ER:  They draw from Teach for America, City Year, and the Peace Corps. Something in our government has to shift, and it seems like a great place to start. There’s that, and I also do volunteer work for the ACLU. 

TBF: Has your focus on that increased in the last year? 

ER:  Yes.

MR:  It feels more urgent. Yes, Etta, you’re more politically engaged than I am, but we both feel really strongly that something needs to change.

TBF: That is an interesting core, baseline approach—to consider service when considering who’s serving. 

ER:  That and access to the voting booth are really critical to the future of this country. The ACLU is starting [to gain] momentum…. And the League of Women Voters is also working on voting rights. I don’t know what other right-to-vote organizations are going to do, but it would be phenomenal if everybody were on the same page and not competing with each other, calling the same people and knocking on the same doors. We’ll see how that goes. October first was the launch of the ACLU programs. 

TBF: We’ll keep an eye out. Are there voting problems in Massachusetts? 

ER:  It’s far more of an issue in other places but, for example, it’s not just about registration and accessibility of polling places, but whether felons here have the right to vote once they’re out of prison; that’s one of the issues. It’s gerrymandering, it’s voter ID and same day registration… there are so many issues.
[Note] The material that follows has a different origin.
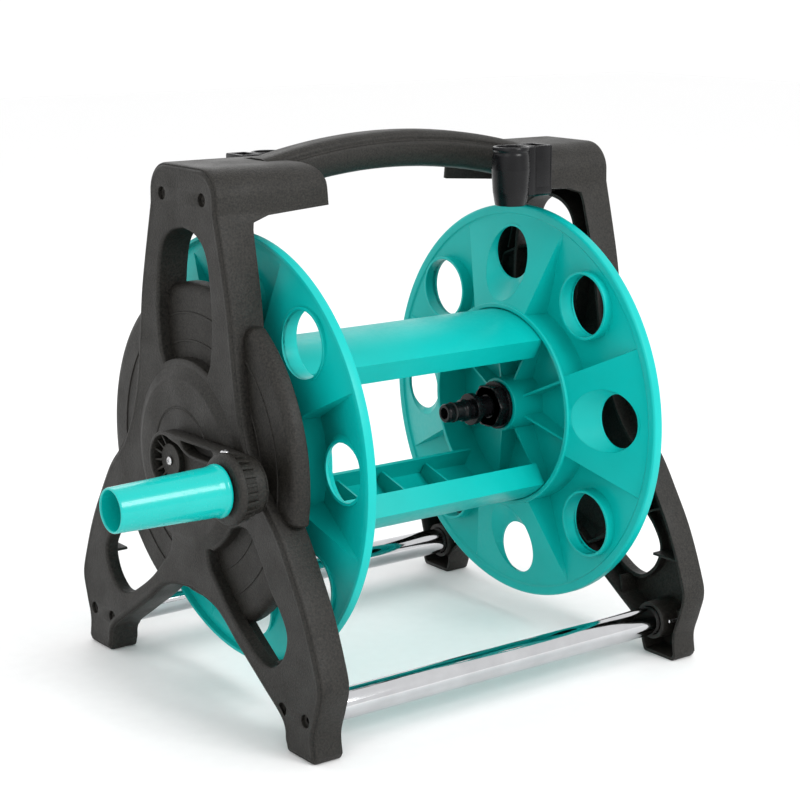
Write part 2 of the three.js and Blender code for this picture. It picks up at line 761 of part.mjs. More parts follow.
const outletNut = () =>
  hexagon(OUTLET_BARREL_END + FIT, 108.6, 18.5)
    .add(rod(105.5, 108.6, 19.5, 24))
    .subtract(rod(90, 120, 11 + FIT, 16));

// Hollow axle on the +X side: nut thread, hexagon, shoulder, journal and sealed spigot.
function waterAxle() {
  const outside = union([
    rod(98, 111, 11, 20),
    hexagon(109.5, 147, HEX_RADIUS),
    rod(146.4, 149.6, BUSH_RADIUS - 0.6, 20),
    rod(149, 184, JOURNAL_RADIUS, 20),
    turned(
      [
        [183, 0],
        [183, 8.7],
        [190, 8.7],
        [190, 7],
        [192.6, 7],
        [192.6, 8.7],
        [195.6, 8.7],
        [195.6, 7],
        [198.2, 7],
        [198.2, 8.7],
        [201, 8.7],
        [201, 0],
      ],
      16,
    ),
  ]);
  return outside
    .subtract(rod(90, 210, WATER_BORE_RADIUS, 16))
    .subtract(rod(90, 111.5, 6 + FIT, 20));
}

// Solid axle on the -X side, put in from inside the drum; the crank sits on its square end.
function crankAxle() {
  const outside = union([
    rod(-108.65, -104, 18, 20).subtract(rod(-108.9, -104, 9, 6)),
    hexagon(-147, -108.5, HEX_RADIUS),
    rod(-149.6, -146.4, BUSH_RADIUS - 0.6, 20),
    rod(-186, -149, JOURNAL_RADIUS, 20),
    box(-191.5, -185, -8, 8, -8, 8),
  ]);
  return outside.subtract(rod(-193, -176, SCREW_HOLE_RADIUS, 10));
}

const bearingBush = () =>
  tube(-184, SLEEVE_END + FIT, JOURNAL_RADIUS + FIT, BUSH_RADIUS, 16)
    .add(tube(SLEEVE_END + FIT, -150.4, JOURNAL_RADIUS + FIT, BUSH_RADIUS + 4, 16));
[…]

The ACLU is organizing their effort state by state because each state has a different set of challenges.

MR:  As we were saying before, we don’t know how we had time to work, now that we’re retired. There are innumerable urgent needs.

TBF: Exactly. There’s no need to be bored.

MR:  No! Shame on you if you’re bored, and unengaged.


Mark Rosen co-founded the private equity firm Charlesbank in 1998, after having held leadership roles in other investment and strategic consulting firms, and serving as a senior partner in a Boston law firm. Etta Rosen was an education consultant and school psychologist, and she is now a frequently exhibited fiber artist. The couple lives in Boston and each is active on the boards of a number of nonprofit organizations.